Sammlung der Entscheidungen des Schweizerischen Bundesgerichts
Collection des arrêts du Tribunal fédéral suisse
Raccolta delle decisioni del Tribunale federale svizzero

BGE 95 IV 131



95 IV 131

33. Urteil des Kassationshofes vom 3. Oktober 1969 i.S. Sch. gegen
Generalprokurator des Kantons Bern. Regeste

    Art. 206 StGB. Anlocken zur Unzucht.

    Die unaufdringliche Bekundung der Bereitschaft zur Unzucht, ebenso
die Anwesenheit einer Dirne an einem Marktstand Prostituierter, hat nicht
die Bedeutung eines Antrages; dieser setzt ein weitergehendes Tätigwerden
durch Anreden, Zurufe, Gesten usw. voraus (Änderung der Rechtsprechung).

Sachverhalt

    A.- Frau Sch., die zeitweise ihrem Beruf nachging, betätigte sich
seit 1956 auch als Dirne. Sie wurde in Bern dreimal wegen Anlockens zur
Unzucht mit Haft bestraft.

    In der Zeit von Mitte März bis Mitte Juni 1968 stellte die Polizei
fest, dass sich Sch. fünfmal gegen Mitternacht in dem als Dirnenmarktstand
bekannten Gebiet der Papiermühlestrasse/Wankdorfstadion aufhielt, wo sie
in unauffälliger Kleidung und Aufmachung herumstand oder hin und her ging
und darauf wartete, von Freiern angesprochen zu werden.
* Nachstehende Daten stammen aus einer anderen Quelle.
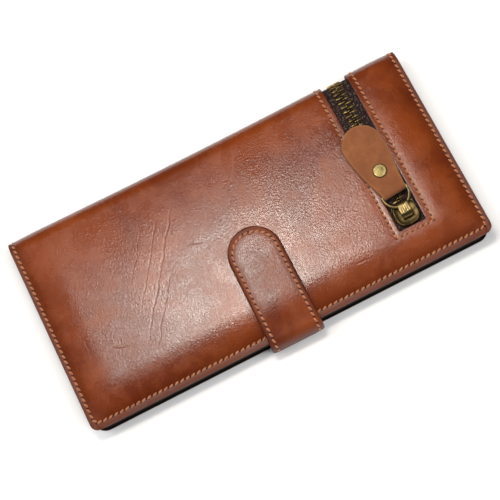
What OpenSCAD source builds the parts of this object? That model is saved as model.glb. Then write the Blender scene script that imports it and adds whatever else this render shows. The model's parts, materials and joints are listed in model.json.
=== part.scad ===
// Long bifold wallet in leather, closed by a strap, with a zip pocket in its front cover.
// Units are millimetres. X runs along the spine, Y from the open edge to the spine, Z up.
// The wallet lies on its back cover, and the origin is the centre of that cover's outer face.

/* [Body] */
// Length along the spine
length = 198; // [190:1:206]
// Width from the open edge to the outside of the spine
width = 97; // [94:1:102]
// Height of the closed wallet over both covers
height = 16.4; // [16.4:0.2:18]
// Radius of the corners at the open edge
corner_r = 4; // [2:0.5:8]

/* [Leather] */
// Thickness of the outer leather
leather_t = 1.6; // [1.4:0.1:1.6]
// Thickness of the thin inner leather
panel_t = 0.8; // [0.6:0.1:0.8]
// Thickness of the lining cloth
lining_t = 0.4; // [0.3:0.1:0.4]
// How far the front cover drops from its middle to its sewn border
edge_drop = 3.2; // [3:0.1:3.2]
// Width of the flat sewn border of the front cover
border_w = 4; // [3:0.5:5]
// Width of the slope inside that border
slope_w = 9; // [7:1:12]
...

    B.- Der Gerichtspräsident VI von Bern sprach Sch. am 29.  Oktober 1968
des fortgesetzten Anlockens zur Unzucht (Art. 206 StGB) schuldig und
verurteilte sie zu 20 Tagen Haft. Das Obergericht des Kantons Bern, an
das die Angeschuldigte appellierte, bestätigte am 5. Dezember 1968 das
erstinstanzliche Urteil.

    C.- Die Verurteilte führt Nichtigkeitsbeschwerde mit dem Antrag,
sie sei freizusprechen.

    D.- Der Generalprokurator des Kantons Bern beantragt Abweisung der
Beschwerde.

Auszug aus den Erwägungen:

              Der Kassationshof zieht in Erwägung:

Erwägung 1

    1.- Art. 206 StGB bestraft mit Haft oder Busse, wer gewerbsmässig
und öffentlich jemanden durch Zumutungen oder Anträge zur Unzucht anlockt.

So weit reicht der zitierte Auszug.